Copy out all the data, word for word.
** begin **
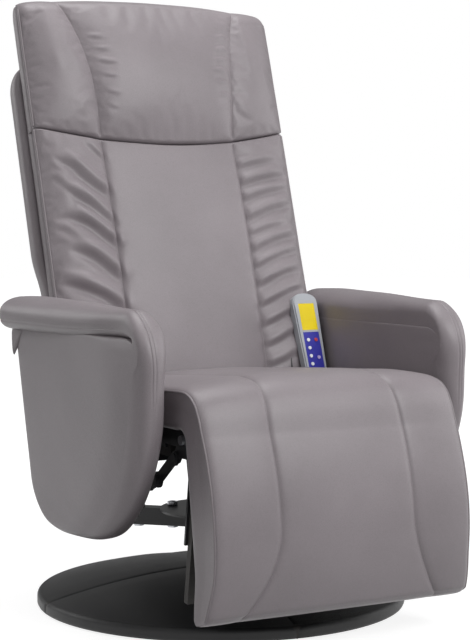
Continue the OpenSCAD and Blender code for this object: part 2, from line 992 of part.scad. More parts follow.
function headrest_seam(f) = 134 + 16 * f + 36 * pow(f, 3);
module headrest_pad() {
    hw = back_w / 2;
    steps = [0, 0.06, 0.2, 0.4, 0.6, 0.78, 0.9, 0.97, 1];
    color(leather)
        back_local()
            loft([
                for (f = steps)
                    let (
                        end = f < 0.03 ? 0.8 : f > 0.99 ? 0.55 : f > 0.95 ? 0.82 : 1,
                        crown = 12 + 18 * sin(180 * pow(f, 0.7))
                    )
                    on_back(
                        cushion_section(hw - (f > 0.99 ? 8 : 0), back_pad_t * end, crown * end,
                                        headrest_seam(f), 4, f < 0.03 ? 0 : channel_depth),
                        headrest_v + soft_gap + f * (back_l - headrest_v - soft_gap), back_pad_t,
                        seam_dip * pow(1 - f, 4) - 10 * f, hw, 1
                    )
            ]);
}

// Padded tray behind the frame: rounded top, side walls forward to the cushion
module back_shell() {
    hw = back_w / 2;
    bulge = 6;
    steps = [0, 0.04, 0.36, 0.6, 0.84, 0.93, 0.98, 1];
    color(leather)
        back_local()
            difference() {
                loft([
                    for (i = [len(steps) - 1:-1:0])
                        let (
                            f = steps[i],
                            end = f > 0.99 ? 0.42 : f > 0.95 ? 0.74 : f > 0.9 ? 0.92 : f < 0.02 ? 0.85 : 1
                        )
                        on_back(
                            cushion_section(hw + bulge * smooth(clamp01((f - 0.36) / 0.24)),
                                            back_shell_t * end, 8 * end, 150, 3),
                            back_bottom_v + f * (shell_top_v - back_bottom_v), back_pad_t, 0, hw, -1
                        )
                ]);
                translate([-pocket_x, back_pad_t - 5, back_bottom_v - 20])
                    cube([2 * pocket_x, pocket_w1 - back_pad_t + 5, pocket_top_v - back_bottom_v + 20]);
                // The open lower end is cut off level
                translate([-back_w, back_pad_t - 5, back_bottom_v - 30])
                    cube([2 * back_w, back_shell_t + 20, 31]);
            }
}

// Arms: the panel's outline is two leaning lines with a rounded corner at the foot of each
function corner_in(t, power) = 1 - pow(1 - pow(1 - clamp01(t), power), 1 / power);
function arm_rear(z) = arm_rear_y - 0.22 * (arm_pad_z - z)
    - 108 * corner_in((z - arm_bottom_z) / 80, 2);
function arm_front(z) = arm_front_y + 0.03 * (arm_pad_z - z)
    + 190 * corner_in((z - arm_bottom_z) / 210, 1.5);
// Roll over the top front corner of the panel, at these angles up from level
roll_r = 60;
roll_z = arm_pad_z - roll_r;
roll_steps = [22.5, 45, 67.5];
function arm_roll(z) = z > roll_z ? roll_r - sqrt(max(0, pow(roll_r, 2) - pow(z - roll_z, 2))) : 0;
// Levels of the panel's rings as shares of its height below the roll
panel_steps = [0, 0.012, 0.04, 0.09, 0.16, 0.26, 0.4, 0.6, 0.8, 1];
function panel_level(f) = arm_bottom_z + f * (roll_z - arm_bottom_z);

function arm_ring(z, inset) =
    let (
        y0 = arm_front(z) + arm_roll(z) + inset,
        y1 = arm_rear(z) - inset,
        ring = soft_ring(arm_t / 2 - inset * 0.6, (y1 - y0) / 2, 28, 4.2)
    )
    [for (p = ring) [arm_x0 + arm_t / 2 + p[0], (y0 + y1) / 2 + p[1], z]];

module arm_panel() {
    top = arm_pad_z - seat_gap;
    difference() {
        loft(concat(
            [for (f = panel_steps)
                arm_ring(panel_level(f), f < 0.01 ? 22 : f < 0.02 ? 12 : f < 0.05 ? 4 : 0)],
            [for (a = roll_steps) arm_ring(roll_z + roll_r * sin(a), 0)],
            [[for (p = arm_ring(arm_pad_z, 0)) [p[0], p[1], top]]]
        ));
        arm_board_block(seat_gap, 10);
        for (y = fixing_y)
            translate([arm_x0 - 1, y, fixing_z])
                rotate([0, 90, 0])
                    cylinder(d = 8 + 2 * running, h = arm_skin + 3);
    }
}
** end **
▶ Answer to this problem:
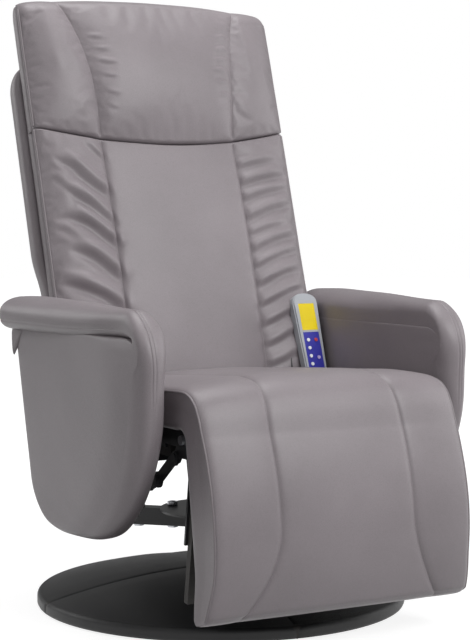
Continue the OpenSCAD and Blender code for this object: part 2, from line 992 of part.scad. More parts follow.
function headrest_seam(f) = 134 + 16 * f + 36 * pow(f, 3);
module headrest_pad() {
    hw = back_w / 2;
    steps = [0, 0.06, 0.2, 0.4, 0.6, 0.78, 0.9, 0.97, 1];
    color(leather)
        back_local()
            loft([
                for (f = steps)
                    let (
                        end = f < 0.03 ? 0.8 : f > 0.99 ? 0.55 : f > 0.95 ? 0.82 : 1,
                        crown = 12 + 18 * sin(180 * pow(f, 0.7))
                    )
                    on_back(
                        cushion_section(hw - (f > 0.99 ? 8 : 0), back_pad_t * end, crown * end,
                                        headrest_seam(f), 4, f < 0.03 ? 0 : channel_depth),
                        headrest_v + soft_gap + f * (back_l - headrest_v - soft_gap), back_pad_t,
                        seam_dip * pow(1 - f, 4) - 10 * f, hw, 1
                    )
            ]);
}

// Padded tray behind the frame: rounded top, side walls forward to the cushion
module back_shell() {
    hw = back_w / 2;
    bulge = 6;
    steps = [0, 0.04, 0.36, 0.6, 0.84, 0.93, 0.98, 1];
    color(leather)
        back_local()
            difference() {
                loft([
                    for (i = [len(steps) - 1:-1:0])
                        let (
                            f = steps[i],
                            end = f > 0.99 ? 0.42 : f > 0.95 ? 0.74 : f > 0.9 ? 0.92 : f < 0.02 ? 0.85 : 1
                        )
                        on_back(
                            cushion_section(hw + bulge * smooth(clamp01((f - 0.36) / 0.24)),
                                            back_shell_t * end, 8 * end, 150, 3),
                            back_bottom_v + f * (shell_top_v - back_bottom_v), back_pad_t, 0, hw, -1
                        )
                ]);
                translate([-pocket_x, back_pad_t - 5, back_bottom_v - 20])
                    cube([2 * pocket_x, pocket_w1 - back_pad_t + 5, pocket_top_v - back_bottom_v + 20]);
                // The open lower end is cut off level
                translate([-back_w, back_pad_t - 5, back_bottom_v - 30])
                    cube([2 * back_w, back_shell_t + 20, 31]);
            }
}

// Arms: the panel's outline is two leaning lines with a rounded corner at the foot of each
function corner_in(t, power) = 1 - pow(1 - pow(1 - clamp01(t), power), 1 / power);
function arm_rear(z) = arm_rear_y - 0.22 * (arm_pad_z - z)
    - 108 * corner_in((z - arm_bottom_z) / 80, 2);
function arm_front(z) = arm_front_y + 0.03 * (arm_pad_z - z)
    + 190 * corner_in((z - arm_bottom_z) / 210, 1.5);
// Roll over the top front corner of the panel, at these angles up from level
roll_r = 60;
roll_z = arm_pad_z - roll_r;
roll_steps = [22.5, 45, 67.5];
function arm_roll(z) = z > roll_z ? roll_r - sqrt(max(0, pow(roll_r, 2) - pow(z - roll_z, 2))) : 0;
// Levels of the panel's rings as shares of its height below the roll
panel_steps = [0, 0.012, 0.04, 0.09, 0.16, 0.26, 0.4, 0.6, 0.8, 1];
function panel_level(f) = arm_bottom_z + f * (roll_z - arm_bottom_z);

function arm_ring(z, inset) =
    let (
        y0 = arm_front(z) + arm_roll(z) + inset,
        y1 = arm_rear(z) - inset,
        ring = soft_ring(arm_t / 2 - inset * 0.6, (y1 - y0) / 2, 28, 4.2)
    )
    [for (p = ring) [arm_x0 + arm_t / 2 + p[0], (y0 + y1) / 2 + p[1], z]];

module arm_panel() {
    top = arm_pad_z - seat_gap;
    difference() {
        loft(concat(
            [for (f = panel_steps)
                arm_ring(panel_level(f), f < 0.01 ? 22 : f < 0.02 ? 12 : f < 0.05 ? 4 : 0)],
            [for (a = roll_steps) arm_ring(roll_z + roll_r * sin(a), 0)],
            [[for (p = arm_ring(arm_pad_z, 0)) [p[0], p[1], top]]]
        ));
        arm_board_block(seat_gap, 10);
        for (y = fixing_y)
            translate([arm_x0 - 1, y, fixing_z])
                rotate([0, 90, 0])
                    cylinder(d = 8 + 2 * running, h = arm_skin + 3);
    }
}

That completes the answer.